In tedious exchanges of small talk which we hoped would help expedite the socially-awkward queue at the printer, we’d frequently ask our colleagues where the year was going. It was one of those safe topics of conversation, a bit like the weather, that we’d know everyone could empathise with. Facebook newsfeeds would groan each August as somebody proudly became the year’s first to post a meme about the dwindling number of paydays left until Christmas. “At this rate, we’ll start putting our trees up in January!”, somebody else would comment, in an equally irritating honk of a response. Time would whizz by and we’d wonder how it managed to go so fast. Well, see the previous couple of paragraphs. Ronseal. Windolene. Sickeningly-priced stuff and fings funded by a perceived obligation to buy them.

We assumed that busy-ness was the antidote to loneliness when often it was actually the cause, because it was the kind of busy-ness manifested from all those procedures inked out in a beige ring-binder that, it turns out, had stopped aligning with our souls long ago but just never had the time to be re-written. Because we were too busy following it without question, just like how we paid that silly fee at the Waltzer.

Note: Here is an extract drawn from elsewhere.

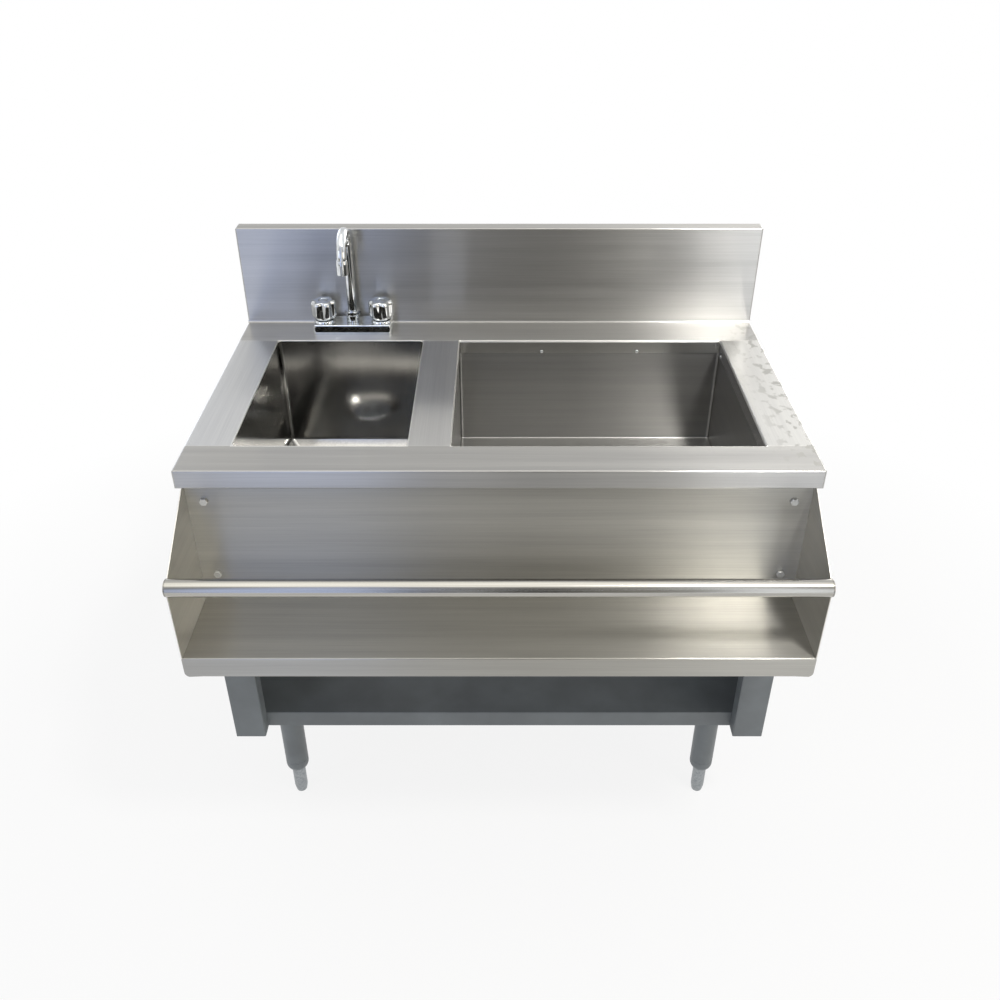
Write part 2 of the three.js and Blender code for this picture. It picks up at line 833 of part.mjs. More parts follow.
// The bar's pieces stand on its axis.
function makeBar() {
  const reach = half - barCap - seat;
  const tube = ring(barRadius - barWall, barRadius, [-reach, reach]);
  const plug = barRadius - barWall - seat;
  const cap = join(
    rod(barRadius, [half - barCap, half]),
    rod(plug, [half - barCap - barCapPlug, half - barCap]),
  );
  const group = new THREE.Group();
  group.position.set(0, barY, barZ);
  group.add(
    piece('rail_bar', brushedSteel, tube.rotate([0, 90, 0])),
    piece('rail_bar_cap_left', brushedSteel, cap.rotate([0, -90, 0])),
    piece('rail_bar_cap_right', brushedSteel, cap.rotate([0, 90, 0])),
  );
  return group;
}

function makeRailBolt(bolt) {
  const headY = railBackFront - seat;
  const tip = frameSetback + panelSheet + boltThread - headY;
  const body = join(hexagon(boltHeadWidth, [-boltHead, 0]), rod(boltRadius, [0, tip], smallSides));
  return piece(bolt.name, brushedSteel, atBolt(bolt, body, headY));
}

function makeBottleRail() {
  const group = new THREE.Group();
  group.add(
    makeRailBack(),
    makeRailShelf(),
    makeRailEnd('rail_end_left', -1),
    makeRailEnd('rail_end_right', 1),
    makeBar(),
    ...bolts.map(makeRailBolt),
  );
  return group;
}

// ---------------------------------------------------------------- faucet

// The faucet's pieces stand on the spout's axis, with z 0 on the worktop.
const coverCeiling = coverHeight - coverWall;
const bossTop = coverCeiling - seat;
const skirtFoot = coverHeight + seat;
const knobFoot = skirtFoot + skirtHeight + knobGap;
const knobTop = knobFoot + knobHeight;
const bonnetTop = knobFoot + bonnetRise;
const knobCapFoot = knobTop - knobCapHeight;
const valveStemTop = knobCapFoot - knobWeb;

function makeFaucetCover() {
  const halfX = valveSpacing / 2 + coverEnd;
  const halfY = coverDepth / 2;
  const bevelSteps = 2;
  const bevel = Array.from({ length: bevelSteps + 1 }, (_, step) => {
    const angle = ((step / bevelSteps) * Math.PI) / 2;
    const inset = coverBevel * (1 - Math.cos(angle));
    const z = coverHeight - coverBevel * (1 - Math.sin(angle));
    return rectangleRing(halfX - inset, halfY - inset, coverCorner - inset, z);
  });
  const outside = stack([rectangleRing(halfX, halfY, coverCorner, seat), ...bevel]);
  const inside = roundedBlock(
    halfX - coverWall,
    halfY - coverWall,
    coverCorner - coverWall,
    [-margin, coverCeiling],
  );
  const hole = rod(bonnetRadius + seat, [0, coverHeight + margin]);
  const holes = [-1, 0, 1].map((place) => hole.translate([(place * valveSpacing) / 2, 0, 0]));
  return piece('faucet_cover', chrome, cut(outside, inside, ...holes));
}

function makeWaterway() {
  const reach = valveSpacing / 2;
  const bar = block([-reach, reach], [-waterwayDepth / 2, waterwayDepth / 2], [seat, waterwayHeight]);
  const boss = rod(bossRadius, [seat, bossTop]);
  const shank = rod(shankRadius, [-shankLength, waterwayHeight]);
  const socket = rod(spoutRadius + seat, [socketFloor, bossTop + margin]);
  const ends = [-reach, reach].map((x) => join(boss, shank).translate([x, 0, 0]));
  return piece('faucet_waterway', brass, cut(join(bar, boss, ...ends), socket));
}

// What stands at one valve: locknut under the worktop, valve, knob and the knob's cap.
function makeLocknut(name) {
  const top = -deckSheet - seat;
  return piece(name, brass, hexNut(shankRadius + seat, locknutRim, [top - locknutHeight, top]));
}

// Bonnet through the cover, skirt that clamps the cover down, and the stem that turns in the knob.
function makeValve(name) {
  const body = turned([
    [0, bossTop + seat],
    [bonnetRadius, bossTop + seat],
    [bonnetRadius, skirtFoot],
    [skirtRadius, skirtFoot],
    [skirtRadius - skirtBevel, skirtFoot + skirtHeight],
    [bonnetRadius, skirtFoot + skirtHeight],
    [bonnetRadius, bonnetTop],
    [valveStemRadius, bonnetTop],
    [valveStemRadius, valveStemTop],
    [0, valveStemTop],
  ]);
  return piece(name, chrome, body);
}

// A level ring of the knob, with round lobes and narrower hollows between them.
function lobedRing(radius, flute, z) {
  const count = knobLobes * 8;
  return Array.from({ length: count }, (_, i) => {
    const angle = (i / count) * 2 * Math.PI;
    const hollow = ((1 - Math.cos(knobLobes * angle)) / 2) ** 2;
    const reach = radius - flute * hollow;
    return [reach * Math.cos(angle), reach * Math.sin(angle), z];
  });
}

function makeKnob(name) {
  const shoulderMiddle = (knobRadius + knobTopRadius) / 2 + knobFlute / 4;
  const outside = stack([
    lobedRing(knobFootRadius, knobFlute / 4, knobFoot),
    lobedRing(knobRadius, knobFlute, knobFoot + knobFootRise),
    lobedRing(knobRadius, knobFlute, knobTop - knobShoulder),
    lobedRing(shoulderMiddle, (knobFlute * 3) / 4, knobTop - knobShoulder / 4),
    lobedRing(knobTopRadius, knobFlute / 2, knobTop),
  ]);
  const bonnetBore = rod(bonnetRadius + 2 * seat, [knobFoot - margin, bonnetTop + seat]);
  const stemBore = rod(valveStemRadius + seat, [bonnetTop, valveStemTop + seat]);
  const capBore = rod(knobCapRadius + seat, [knobCapFoot - seat, knobTop + margin]);
  return piece(name, chrome, cut(outside, bonnetBore, stemBore, capBore));
}

function makeKnobCap(name) {
  const body = turned([
    [0, knobCapFoot],
    [knobCapRadius, knobCapFoot],
    [knobCapRadius, knobTop - knobCapBevel],
    [knobCapRadius - knobCapBevel, knobTop],
    [0, knobTop],
  ]);
  return piece(name, chrome, body);
}

function makeTap(name, side) {
  const group = new THREE.Group();
  group.position.x = (side * valveSpacing) / 2;
  group.add(
    makeLocknut(`${name}_locknut`),
    makeValve(`${name}_valve`),
    makeKnob(`${name}_knob`),
    makeKnobCap(`${name}_knob_cap`),
  );
  return group;
}

function makeSpoutNut() {
  const bore = spoutRadius + seat;
  const hexFoot = skirtFoot + spoutNutFoot;
  const base = ring(bore, spoutNutRadius, [skirtFoot, hexFoot + spoutNutHex]);
  return piece('spout_nut', chrome, join(base, hexNut(bore, spoutNutRim, [hexFoot, hexFoot + spoutNutHex])));
}

// The spout's axis: straight up, half a turn forwards, and a short way down into the aerator.
class Gooseneck extends THREE.Curve {
  getPoint(t, target = new THREE.Vector3()) {
    const foot = socketFloor + seat;
    const up = spoutRise - foot;
    const round = Math.PI * spoutArc;
    const along = t * (up + round + aeratorGrip);
    if (along <= up) return target.set(0, 0, foot + along);
    const angle = Math.min((along - up) / spoutArc, Math.PI);
    const down = Math.max(along - up - round, 0);
    return target.set(0, -spoutArc * (1 - Math.cos(angle)), spoutRise + spoutArc * Math.sin(angle) - down);
  }
}

function makeSpout() {
  const outline = new THREE.Shape();
  outline.absarc(0, 0, spoutRadius, 0, 2 * Math.PI);
  const sweep = { steps: 30, curveSegments: 6, extrudePath: new Gooseneck() };
  return piece('spout', chrome, solid(new THREE.ExtrudeGeometry(outline, sweep)));
}

function makeAerator() {
  const grip = spoutRise - aeratorGrip - seat;
  const foot = spoutRise - aeratorLength;
  const bore = spoutRadius + seat;
  const outer = bore + aeratorWall;
  const body = turned([
    [0, grip - aeratorWall],
    [bore, grip - aeratorWall],
    [bore, foot],
    [outer, foot],
    [outer, spoutRise - aeratorHead],
    [outer - aeratorBevel, spoutRise],
    [bore, spoutRise],
    [bore, grip],
    [0, grip],
  ]);
  const mesh = piece('spout_aerator', chrome, body);
  mesh.position.y = -2 * spoutArc;
  return mesh;
}

function makeFaucet() {
  const group = new THREE.Group();
  group.position.set(faucetX, faucetY, deckHeight);
  group.add(
    makeFaucetCover(),
    makeWaterway(),
    makeTap('hot', -1),
    makeTap('cold', 1),
    makeSpoutNut(),
    makeSpout(),
    makeAerator(),
  );
  return group;
}

// ---------------------------------------------------------------- station

const station = new THREE.Group();
station.position.y = -middleY;
station.add(
  makeWorktop(),
  makeBacksplash(),
  makeSink(),
  makeIceBin(),
  makeSidePanel('side_panel_left', -1),
  makeSidePanel('side_panel_right', 1),
  makeUndershelf(),
  ...legPlaces.map(makeLeg),
  makeBottleRail(),
  makeFaucet(),
);

export default station;
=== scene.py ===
# Bartender's station in stainless steel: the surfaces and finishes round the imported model.
# Metres, +Z up, +X towards the ice bin, the wall at +Y. Sizes in the dictionaries are in millimetres.
import math

import bmesh
import bpy
from mathutils import Matrix, Vector
from mathutils.bvhtree import BVHTree


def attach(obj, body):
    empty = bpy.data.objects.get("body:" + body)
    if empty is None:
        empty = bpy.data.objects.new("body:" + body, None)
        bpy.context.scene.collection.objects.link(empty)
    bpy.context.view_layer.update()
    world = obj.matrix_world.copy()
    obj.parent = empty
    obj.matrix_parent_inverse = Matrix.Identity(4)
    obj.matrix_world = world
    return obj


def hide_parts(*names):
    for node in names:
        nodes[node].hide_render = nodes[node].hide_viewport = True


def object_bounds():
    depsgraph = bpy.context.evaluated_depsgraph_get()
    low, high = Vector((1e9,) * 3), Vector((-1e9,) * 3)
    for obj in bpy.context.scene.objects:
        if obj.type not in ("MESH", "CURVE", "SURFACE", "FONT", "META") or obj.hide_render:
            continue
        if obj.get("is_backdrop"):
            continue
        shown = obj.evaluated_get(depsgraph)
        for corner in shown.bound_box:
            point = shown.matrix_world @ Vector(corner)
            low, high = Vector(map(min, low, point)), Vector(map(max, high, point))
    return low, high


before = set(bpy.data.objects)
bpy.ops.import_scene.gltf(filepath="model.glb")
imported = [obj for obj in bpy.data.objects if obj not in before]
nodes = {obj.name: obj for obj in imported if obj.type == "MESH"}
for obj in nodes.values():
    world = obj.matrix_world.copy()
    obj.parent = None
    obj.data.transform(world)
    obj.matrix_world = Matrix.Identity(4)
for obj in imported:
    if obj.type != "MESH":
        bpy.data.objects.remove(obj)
cadLow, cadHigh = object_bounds()
mm = 0.001
print("frame loaded:", len(nodes), "nodes")

# camera at the photograph's angle

view = {"place": (0.0014, -1.3463, 1.5323), "tilt": 57.141, "lens": 35.079, "shiftY": -0.0265}
cameraData = bpy.data.cameras.new("stationCamera")
cameraData.sensor_width = 36
cameraData.lens = view["lens"]
cameraData.shift_y = view["shiftY"]
camera = bpy.data.objects.new("stationCamera", cameraData)
camera.location = view["place"]
camera.rotation_euler = (math.radians(view["tilt"]), 0, 0)
bpy.context.scene.collection.objects.link(camera)
bpy.context.scene.camera = camera


# colours and nodes

def fromHex(hexColour):  # sRGB "#rrggbb" to linear red, green, blue, alpha
    parts = [int(hexColour[i:i + 2], 16) / 255 for i in (1, 3, 5)]
    linear = [c / 12.92 if c <= 0.04045 else ((c + 0.055) / 1.055) ** 2.4 for c in parts]
    return (*linear, 1.0)


# A shader node goes by its short name, and an input is a value or another node's output.
def addNode(tree, kind, inputs=None, **settings):
    node = tree.nodes.new(kind if "Node" in kind else "ShaderNode" + kind)
    for name, value in settings.items():
        setattr(node, name, value)
    for socket, term in (inputs or {}).items():
        if isinstance(term, bpy.types.NodeSocket):
            tree.links.new(term, node.inputs[socket])
        else:
            node.inputs[socket].default_value = term
    return node.outputs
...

It wasn’t lockdown that made us feel isolated.  It was us, and all of the habits we had fallen in to over years and years, frantically treading water to keep afloat whilst the important things slowly sank to the ocean bed.

We might soon be able to return to a life without restrictions, but there’ll be some rides I’ll be keeping away from for good.

It’s a fluorescent new dawn.

Song of the Day: Weezer – Aloo Gobi (Guitar Version)

You think you have a favourite song. You listen to it all the time. Then you hear a cover of it. Then you have a new favourite song.